── GIVEN DATA

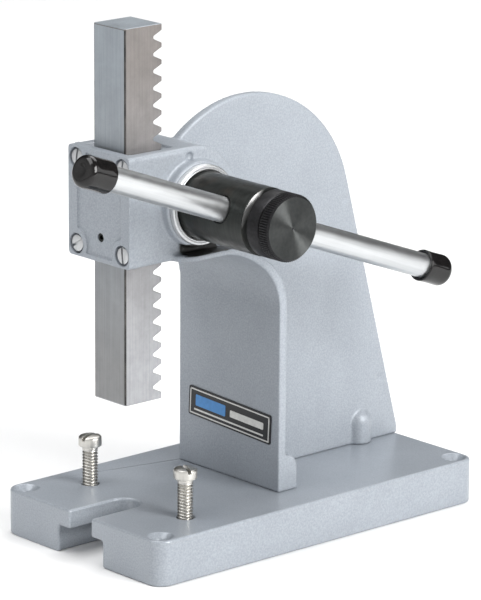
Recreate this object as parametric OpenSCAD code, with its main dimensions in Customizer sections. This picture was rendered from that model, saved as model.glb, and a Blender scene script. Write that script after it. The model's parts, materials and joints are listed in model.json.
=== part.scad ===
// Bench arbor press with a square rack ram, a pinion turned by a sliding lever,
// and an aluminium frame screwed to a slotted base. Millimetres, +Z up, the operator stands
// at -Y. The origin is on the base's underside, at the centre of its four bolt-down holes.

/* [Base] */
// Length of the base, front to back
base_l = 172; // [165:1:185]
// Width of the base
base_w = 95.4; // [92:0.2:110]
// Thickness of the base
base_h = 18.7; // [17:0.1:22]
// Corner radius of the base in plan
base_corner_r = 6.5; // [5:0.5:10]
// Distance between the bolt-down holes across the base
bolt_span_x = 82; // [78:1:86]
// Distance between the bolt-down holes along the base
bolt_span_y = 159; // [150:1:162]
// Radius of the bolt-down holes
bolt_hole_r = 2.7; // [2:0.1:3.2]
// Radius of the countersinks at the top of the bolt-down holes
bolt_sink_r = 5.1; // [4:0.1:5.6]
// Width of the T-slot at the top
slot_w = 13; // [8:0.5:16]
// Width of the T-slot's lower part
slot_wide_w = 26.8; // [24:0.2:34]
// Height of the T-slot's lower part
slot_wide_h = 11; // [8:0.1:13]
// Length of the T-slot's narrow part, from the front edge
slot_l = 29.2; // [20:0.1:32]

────

CHALLENGE :: Please write out the material word for word from its first line through the line holding "four bolt-down holes.", including both, and no line past it.

OUTPUT ::
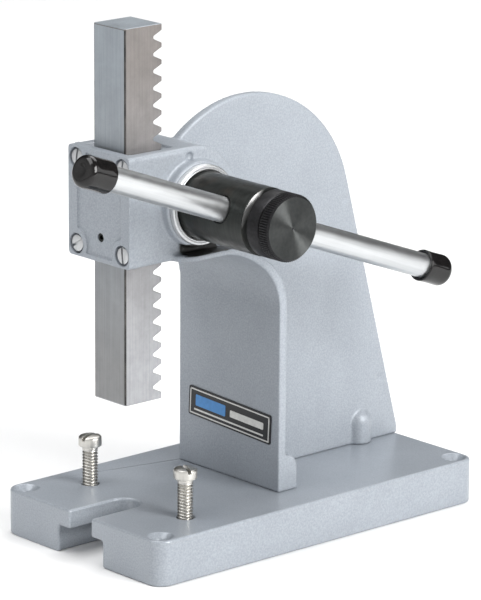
Recreate this object as parametric OpenSCAD code, with its main dimensions in Customizer sections. This picture was rendered from that model, saved as model.glb, and a Blender scene script. Write that script after it. The model's parts, materials and joints are listed in model.json.
=== part.scad ===
// Bench arbor press with a square rack ram, a pinion turned by a sliding lever,
// and an aluminium frame screwed to a slotted base. Millimetres, +Z up, the operator stands
// at -Y. The origin is on the base's underside, at the centre of its four bolt-down holes.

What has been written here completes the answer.